::: Dataset extract

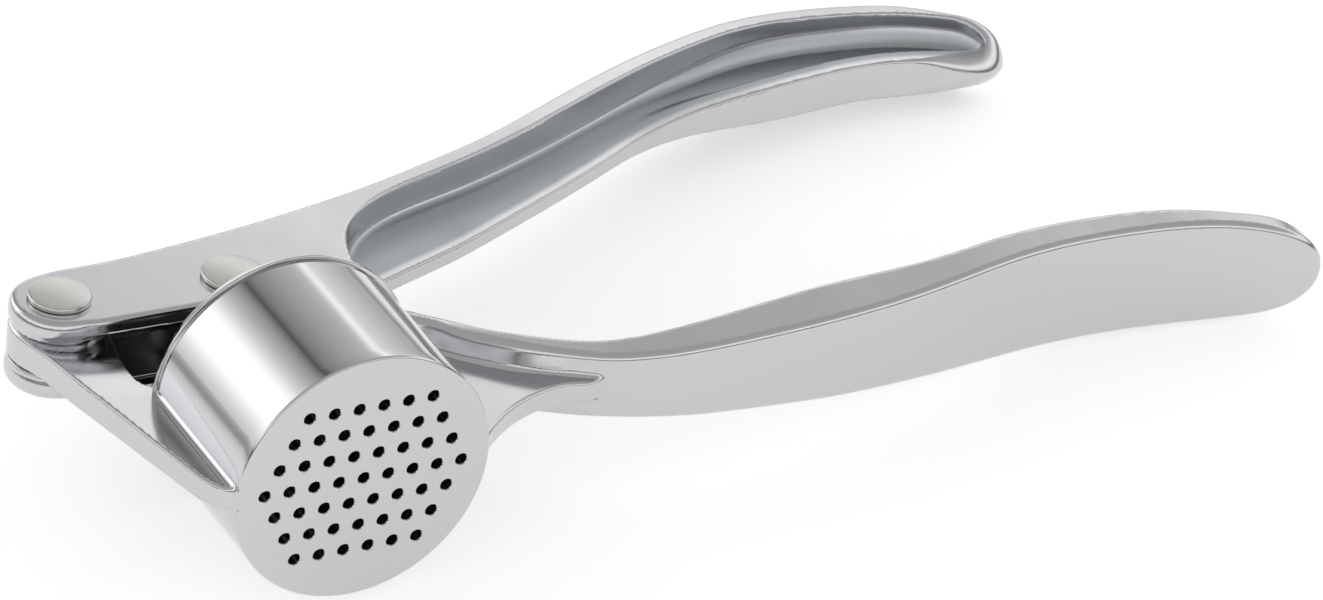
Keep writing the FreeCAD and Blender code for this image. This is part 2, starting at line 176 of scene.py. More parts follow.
def arc_points(centre, radius, first, last, count):
    """Points on an arc between two angles in degrees."""
    turn = np.radians(np.linspace(first, last, count))
    return [tuple(p) for p in centre + radius * np.stack([np.cos(turn), np.sin(turn)], 1)]


palm_line = [(19.6, 25.0), (22.4, 22.6), (25.9, 19.0), (29.8, 15.5), (34.3, 12.3), (38.7, 9.9),
             (45.1, 7.8), (52.3, 6.6), (62, 6.15), (74.7, 6.2), (83.8, 6.9), (91.3, 7.9),
             (100.1, 9.4), (108.8, 10.6), (117.2, 11.0), (125.2, 10.7), (133, 9.8),
             (141, 8.0), (149, 5.6)]
back_line = [(151, 7.2), (143, 10.4), (134.7, 12.6), (127.4, 14.1), (119.8, 14.8),
             (111.6, 14.9), (103.1, 14.3), (95, 13.3), (87.5, 12.9), (79.5, 12.8),
             (71.4, 12.6), (63.5, 12.1), (55.2, 11.7), (46.2, 11.9), (40.2, 13.0),
             (35.6, 14.9), (31.2, 17.6), (27.3, 20.7), (23.8, 24.2), (21.2, 26.2)]
wall_plan = outline([(16.6, 26.0)] + palm_line + [(152.4, 5.4)] + back_line + [(18.4, 27.2)])
half_heights = [(x, ROOT_HALF) for x in (12, 20, 30, 40)]
half_heights += [(52, 5.75), (62, 6.3), (75, 7.0), (88, 7.6), (100, 8.3), (112, 8.6), (124, 8.6),
                 (134, 8.45), (141, 7.9), (147.2, 6.5), (151.2, 3.7)]
wall_side = outline(half_heights + [(152.6, 0)] + [(x, -h) for x, h in half_heights[::-1]])
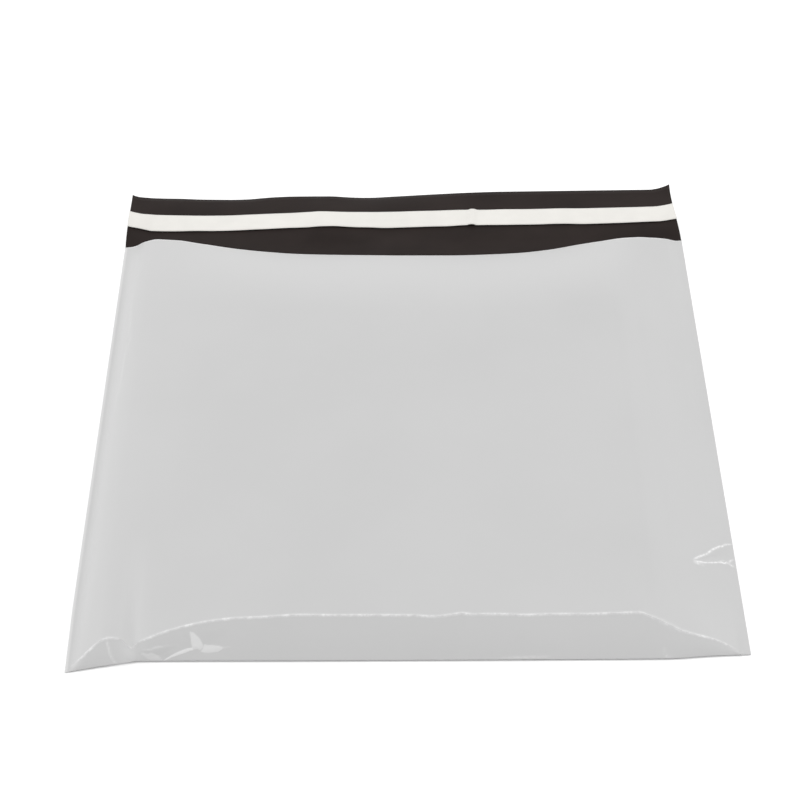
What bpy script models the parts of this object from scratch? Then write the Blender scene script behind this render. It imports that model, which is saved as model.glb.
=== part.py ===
"""Poly mailer bag, lying flat on its back panel with the flap unfolded.

One sheet of co-extruded film, grey outside and black inside, is folded across
the bottom, so that it makes the front panel, the back panel and the flap. The
two panels are welded together along both sides, and the mouth stays open. The
flap carries a strip of adhesive under a white release liner.

Units are metres, +Z is up. X runs across the bag, and Y runs from the bottom
fold to the flap's edge. The origin is in the middle of the whole length, on
the underside of the back panel.
"""

import math

import bmesh
import bpy
import numpy as np

# Driving sizes of the blank
BAG_WIDTH = 0.350
BAG_LENGTH = 0.350
FLAP_LENGTH = 0.0493
FILM_THICKNESS = 0.0001

# Adhesive strip and its liner, on the inner side of the flap
LINER_WIDTH = 0.0152
LINER_FROM_EDGE = 0.0190
LINER_THICKNESS = 0.0001
ADHESIVE_WIDTH = 0.012
ADHESIVE_THICKNESS = 0.0001
LAYER_GAP = 0.0003

# How the bag stands open
PANEL_HEIGHT = 0.021
MOUTH_HEIGHT = 0.006
MOUTH_DROOP = 0.0202
SEAM_WIDTH = 0.0035
FOLD_BOW = 0.005
RIDGE_REACH = 0.0132
SLOPE_BULGE = 0.0010
FLAP_LIFT = 0.008
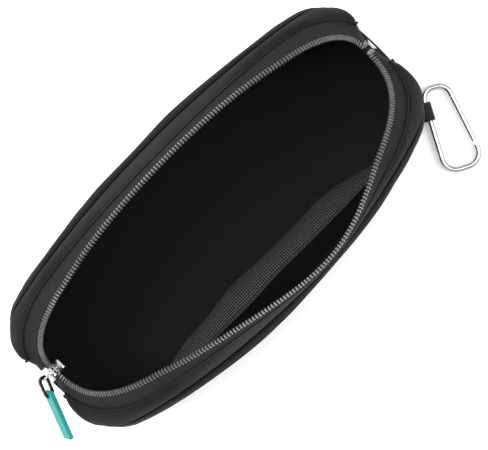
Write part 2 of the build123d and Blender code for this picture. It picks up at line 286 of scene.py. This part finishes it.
def station(distance):
    """A point of the body's top edge seen from the front, by its share of the way from left to right.

    Gives the point and the outward normal.
    """
    arc = zip_end_angle * top_radius
    total = 2 * arc + 2 * corner_x
    along = distance * total
    if along < arc or along > total - arc:
        left = along < arc
        angle = zip_end_angle * (1 - (along if left else total - along) / arc)
        sign = -1 if left else 1
        x = sign * (corner_x + top_radius * math.sin(angle))
        normal = Vector((sign * math.sin(angle), 0, math.cos(angle)))
        return Vector((x, 0, corner_z + top_radius * math.cos(angle))), normal
    return Vector((along - arc - corner_x, 0, height)), Vector((0, 0, 1))


def lip_point(side, x):
    """How far the zip edge is from the zip line, and how high it stands over the body."""
    reach = lip_reach[side]
    if side == FRONT:
        reach += front_swell * math.exp(-(((x - swell_peak) / swell_spread) ** 2))
    rise = (lip_top[side] - 0.2 * MM) * max(0.0, 1 - (x / mouth_half) ** 2)
    return max(1.4 * MM, reach * mouth_opening(x)) + 1.0 * MM, rise


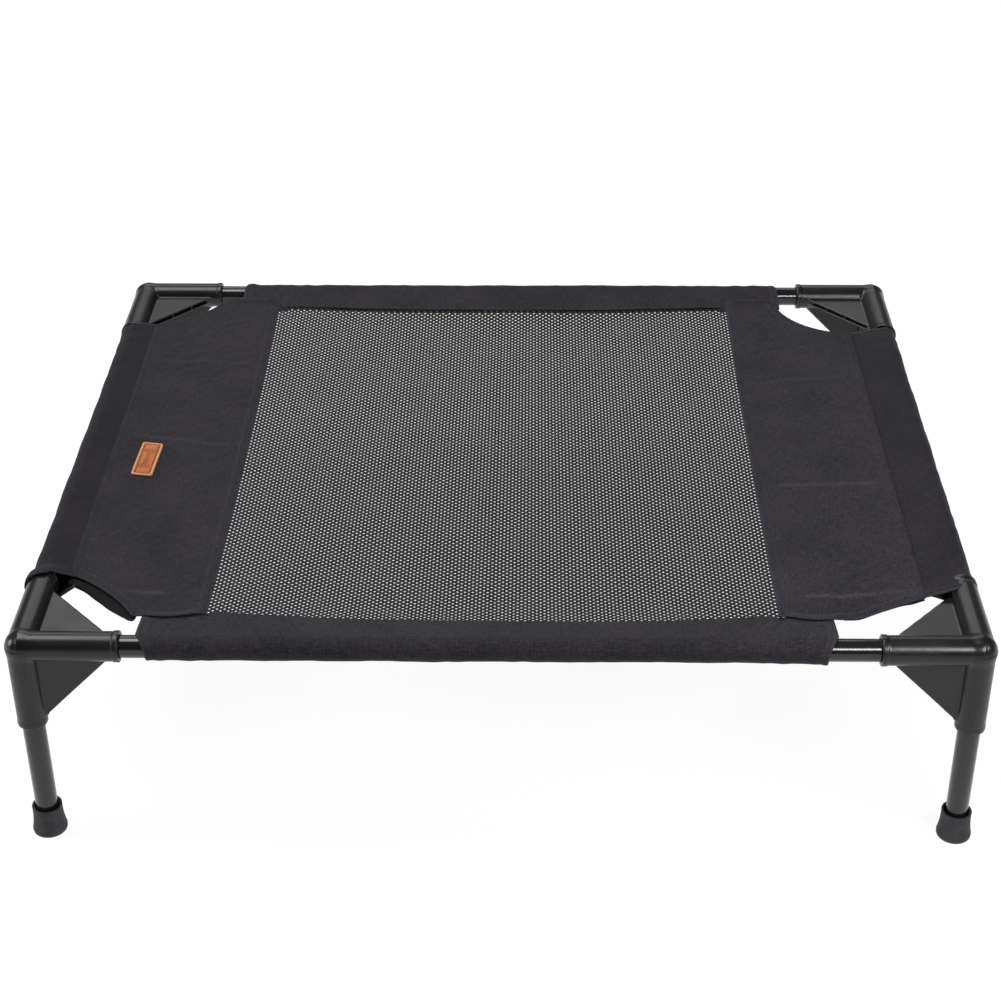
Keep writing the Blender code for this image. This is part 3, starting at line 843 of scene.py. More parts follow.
def addRails():
    runs = [(end, (0, sign * axisY, axisZ), 0) for end, sign in ends.items()]
    runs += [(side, (sign * axisX, 0, axisZ), 1) for side, sign in sides.items()]
    for name, place, axis in runs:
        low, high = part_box("rail_" + name)
        rail = turnedPiece(
            name + "_rail_tube", tubeProfile(low[axis], high[axis]), place, coatedSteel, axis=axis)
        settlePiece(rail, "frame", "rail_" + name)


# The boot's profile: ringed tread underneath, flared foot, waist, and a mouth chamfered round the tube
def bootProfile():
    b = boot
    deep, slope, edge = b["treadDepth"], b["treadSlope"], b["treadEdge"]
    rows = [(0, deep, 0)]
    for ring in range(3):
        inner = b["treadStart"] + 2 * ring * b["treadWidth"]
        rows += [(inner, deep, edge), (inner + slope, 0, edge),
                 (inner + b["treadWidth"], 0, edge), (inner + b["treadWidth"] + slope, deep, edge)]
    rows += [
        (b["base"] - 0.0014, deep, edge), (b["base"] - 0.0012, 0, edge),
        (b["base"] - 0.0004, 0, 0.0005), (b["base"], 0.0028, 0.0012), (b["base"] - 0.0007, 0.0052, 0.0020),
        (b["waist"], 0.55 * b["height"], 0.0040), (b["top"], b["height"] - 0.0020, 0.0010),
        (b["top"] + 0.0002, b["height"], 0.0006), (b["mouth"], b["height"], 0.0004),
        (b["bore"], b["height"] - b["mouthDepth"], 0.0006), (b["bore"], b["floor"], 0.0003),
        (0, b["floor"], 0)]
    return roundedProfile(rows, 4)


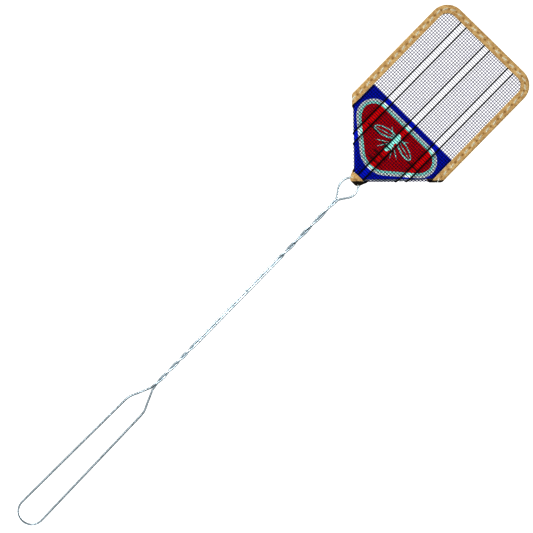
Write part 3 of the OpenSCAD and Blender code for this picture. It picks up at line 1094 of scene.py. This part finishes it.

::::::

Request: Output each record exactly, leaving nothing out.

Task output:
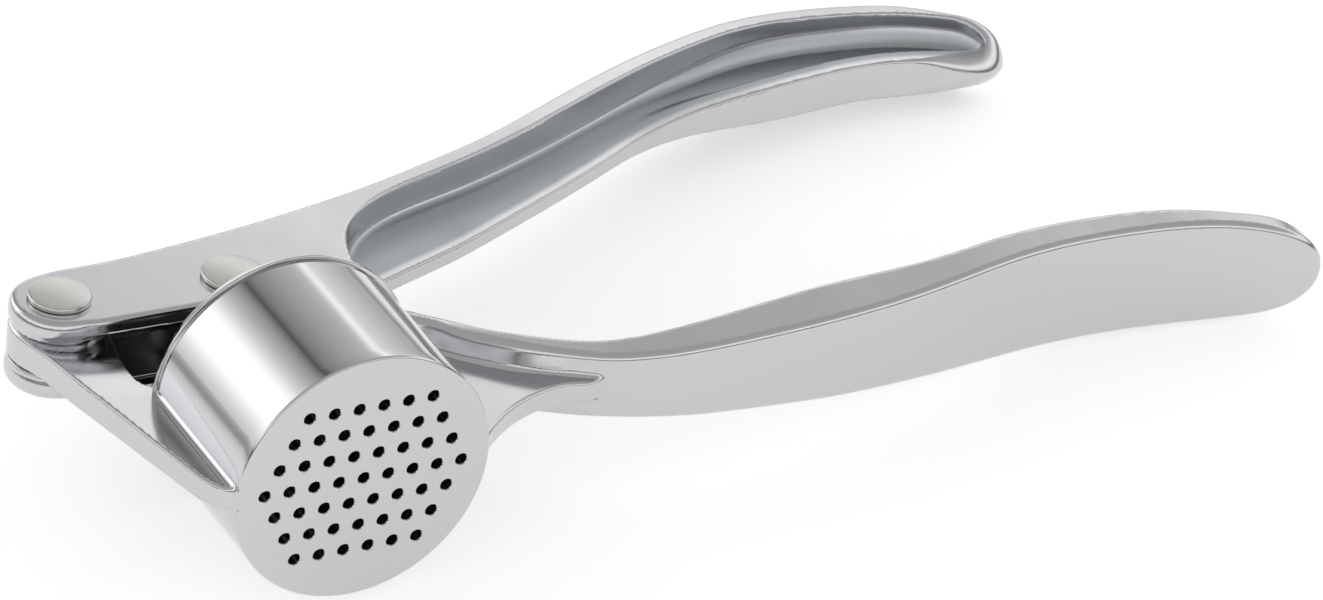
Keep writing the FreeCAD and Blender code for this image. This is part 2, starting at line 176 of scene.py. More parts follow.
def arc_points(centre, radius, first, last, count):
    """Points on an arc between two angles in degrees."""
    turn = np.radians(np.linspace(first, last, count))
    return [tuple(p) for p in centre + radius * np.stack([np.cos(turn), np.sin(turn)], 1)]


palm_line = [(19.6, 25.0), (22.4, 22.6), (25.9, 19.0), (29.8, 15.5), (34.3, 12.3), (38.7, 9.9),
             (45.1, 7.8), (52.3, 6.6), (62, 6.15), (74.7, 6.2), (83.8, 6.9), (91.3, 7.9),
             (100.1, 9.4), (108.8, 10.6), (117.2, 11.0), (125.2, 10.7), (133, 9.8),
             (141, 8.0), (149, 5.6)]
back_line = [(151, 7.2), (143, 10.4), (134.7, 12.6), (127.4, 14.1), (119.8, 14.8),
             (111.6, 14.9), (103.1, 14.3), (95, 13.3), (87.5, 12.9), (79.5, 12.8),
             (71.4, 12.6), (63.5, 12.1), (55.2, 11.7), (46.2, 11.9), (40.2, 13.0),
             (35.6, 14.9), (31.2, 17.6), (27.3, 20.7), (23.8, 24.2), (21.2, 26.2)]
wall_plan = outline([(16.6, 26.0)] + palm_line + [(152.4, 5.4)] + back_line + [(18.4, 27.2)])
half_heights = [(x, ROOT_HALF) for x in (12, 20, 30, 40)]
half_heights += [(52, 5.75), (62, 6.3), (75, 7.0), (88, 7.6), (100, 8.3), (112, 8.6), (124, 8.6),
                 (134, 8.45), (141, 7.9), (147.2, 6.5), (151.2, 3.7)]
wall_side = outline(half_heights + [(152.6, 0)] + [(x, -h) for x, h in half_heights[::-1]])
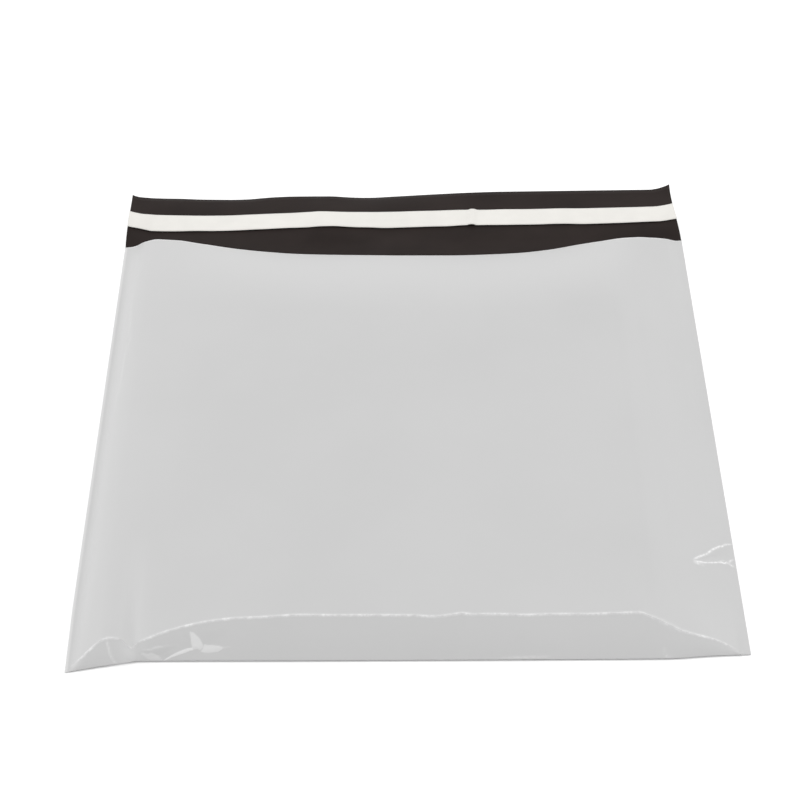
What bpy script models the parts of this object from scratch? Then write the Blender scene script behind this render. It imports that model, which is saved as model.glb.
=== part.py ===
"""Poly mailer bag, lying flat on its back panel with the flap unfolded.

One sheet of co-extruded film, grey outside and black inside, is folded across
the bottom, so that it makes the front panel, the back panel and the flap. The
two panels are welded together along both sides, and the mouth stays open. The
flap carries a strip of adhesive under a white release liner.

Units are metres, +Z is up. X runs across the bag, and Y runs from the bottom
fold to the flap's edge. The origin is in the middle of the whole length, on
the underside of the back panel.
"""

import math

import bmesh
import bpy
import numpy as np

# Driving sizes of the blank
BAG_WIDTH = 0.350
BAG_LENGTH = 0.350
FLAP_LENGTH = 0.0493
FILM_THICKNESS = 0.0001

# Adhesive strip and its liner, on the inner side of the flap
LINER_WIDTH = 0.0152
LINER_FROM_EDGE = 0.0190
LINER_THICKNESS = 0.0001
ADHESIVE_WIDTH = 0.012
ADHESIVE_THICKNESS = 0.0001
LAYER_GAP = 0.0003

# How the bag stands open
PANEL_HEIGHT = 0.021
MOUTH_HEIGHT = 0.006
MOUTH_DROOP = 0.0202
SEAM_WIDTH = 0.0035
FOLD_BOW = 0.005
RIDGE_REACH = 0.0132
SLOPE_BULGE = 0.0010
FLAP_LIFT = 0.008
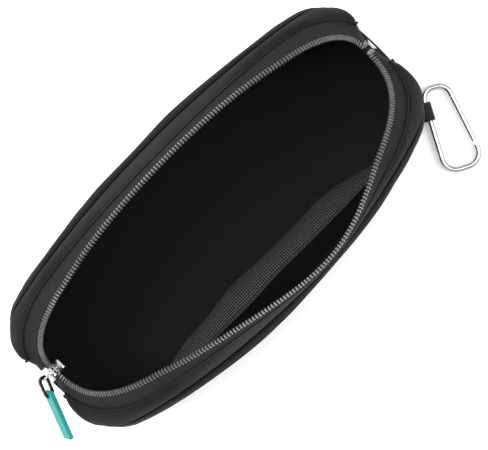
Write part 2 of the build123d and Blender code for this picture. It picks up at line 286 of scene.py. This part finishes it.
def station(distance):
    """A point of the body's top edge seen from the front, by its share of the way from left to right.

    Gives the point and the outward normal.
    """
    arc = zip_end_angle * top_radius
    total = 2 * arc + 2 * corner_x
    along = distance * total
    if along < arc or along > total - arc:
        left = along < arc
        angle = zip_end_angle * (1 - (along if left else total - along) / arc)
        sign = -1 if left else 1
        x = sign * (corner_x + top_radius * math.sin(angle))
        normal = Vector((sign * math.sin(angle), 0, math.cos(angle)))
        return Vector((x, 0, corner_z + top_radius * math.cos(angle))), normal
    return Vector((along - arc - corner_x, 0, height)), Vector((0, 0, 1))


def lip_point(side, x):
    """How far the zip edge is from the zip line, and how high it stands over the body."""
    reach = lip_reach[side]
    if side == FRONT:
        reach += front_swell * math.exp(-(((x - swell_peak) / swell_spread) ** 2))
    rise = (lip_top[side] - 0.2 * MM) * max(0.0, 1 - (x / mouth_half) ** 2)
    return max(1.4 * MM, reach * mouth_opening(x)) + 1.0 * MM, rise


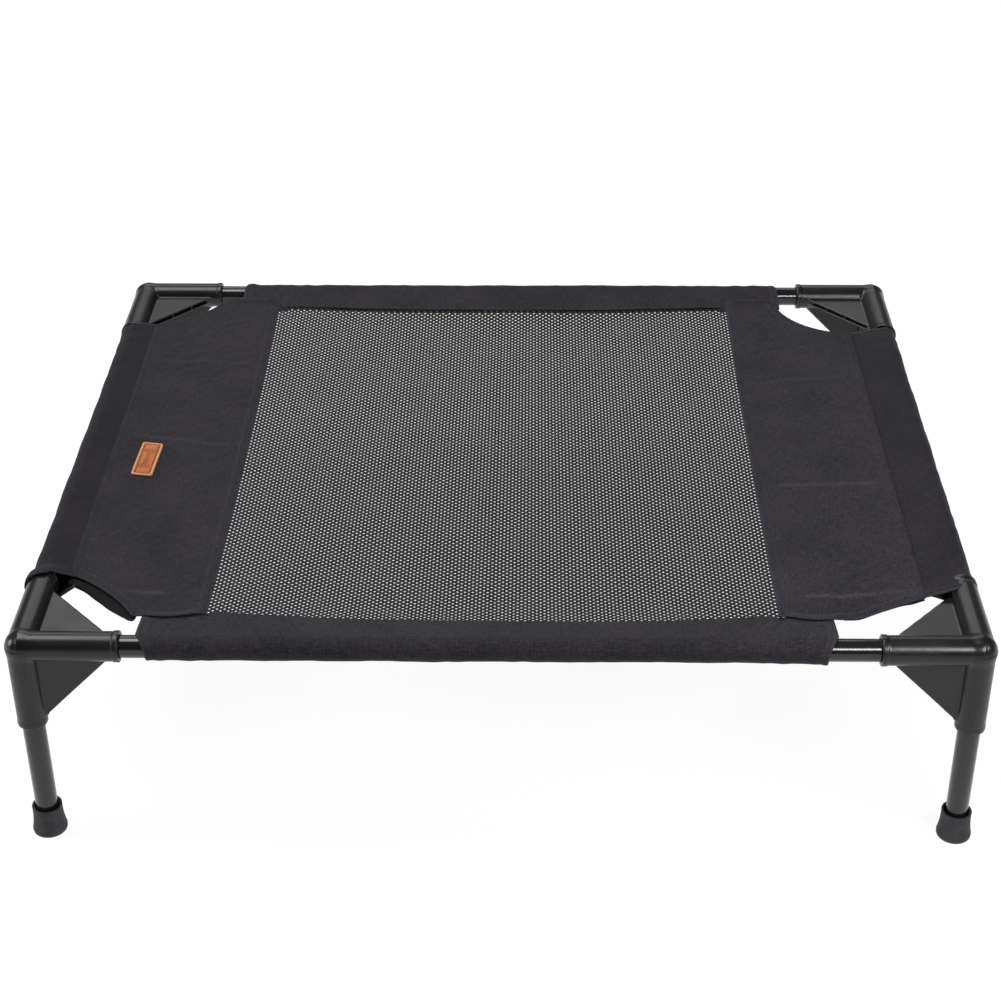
Keep writing the Blender code for this image. This is part 3, starting at line 843 of scene.py. More parts follow.
def addRails():
    runs = [(end, (0, sign * axisY, axisZ), 0) for end, sign in ends.items()]
    runs += [(side, (sign * axisX, 0, axisZ), 1) for side, sign in sides.items()]
    for name, place, axis in runs:
        low, high = part_box("rail_" + name)
        rail = turnedPiece(
            name + "_rail_tube", tubeProfile(low[axis], high[axis]), place, coatedSteel, axis=axis)
        settlePiece(rail, "frame", "rail_" + name)


# The boot's profile: ringed tread underneath, flared foot, waist, and a mouth chamfered round the tube
def bootProfile():
    b = boot
    deep, slope, edge = b["treadDepth"], b["treadSlope"], b["treadEdge"]
    rows = [(0, deep, 0)]
    for ring in range(3):
        inner = b["treadStart"] + 2 * ring * b["treadWidth"]
        rows += [(inner, deep, edge), (inner + slope, 0, edge),
                 (inner + b["treadWidth"], 0, edge), (inner + b["treadWidth"] + slope, deep, edge)]
    rows += [
        (b["base"] - 0.0014, deep, edge), (b["base"] - 0.0012, 0, edge),
        (b["base"] - 0.0004, 0, 0.0005), (b["base"], 0.0028, 0.0012), (b["base"] - 0.0007, 0.0052, 0.0020),
        (b["waist"], 0.55 * b["height"], 0.0040), (b["top"], b["height"] - 0.0020, 0.0010),
        (b["top"] + 0.0002, b["height"], 0.0006), (b["mouth"], b["height"], 0.0004),
        (b["bore"], b["height"] - b["mouthDepth"], 0.0006), (b["bore"], b["floor"], 0.0003),
        (0, b["floor"], 0)]
    return roundedProfile(rows, 4)


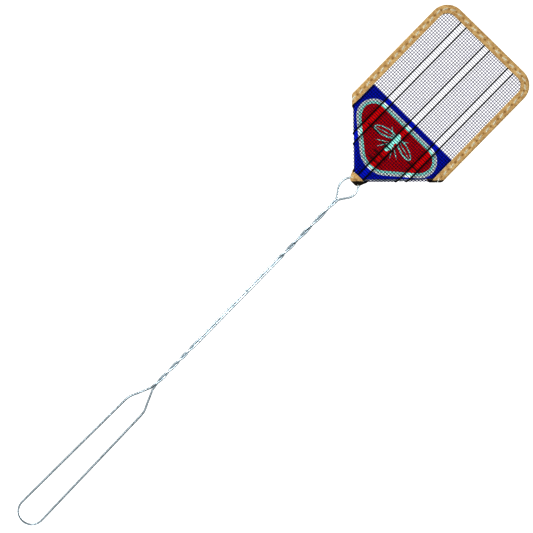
Write part 3 of the OpenSCAD and Blender code for this picture. It picks up at line 1094 of scene.py. This part finishes it.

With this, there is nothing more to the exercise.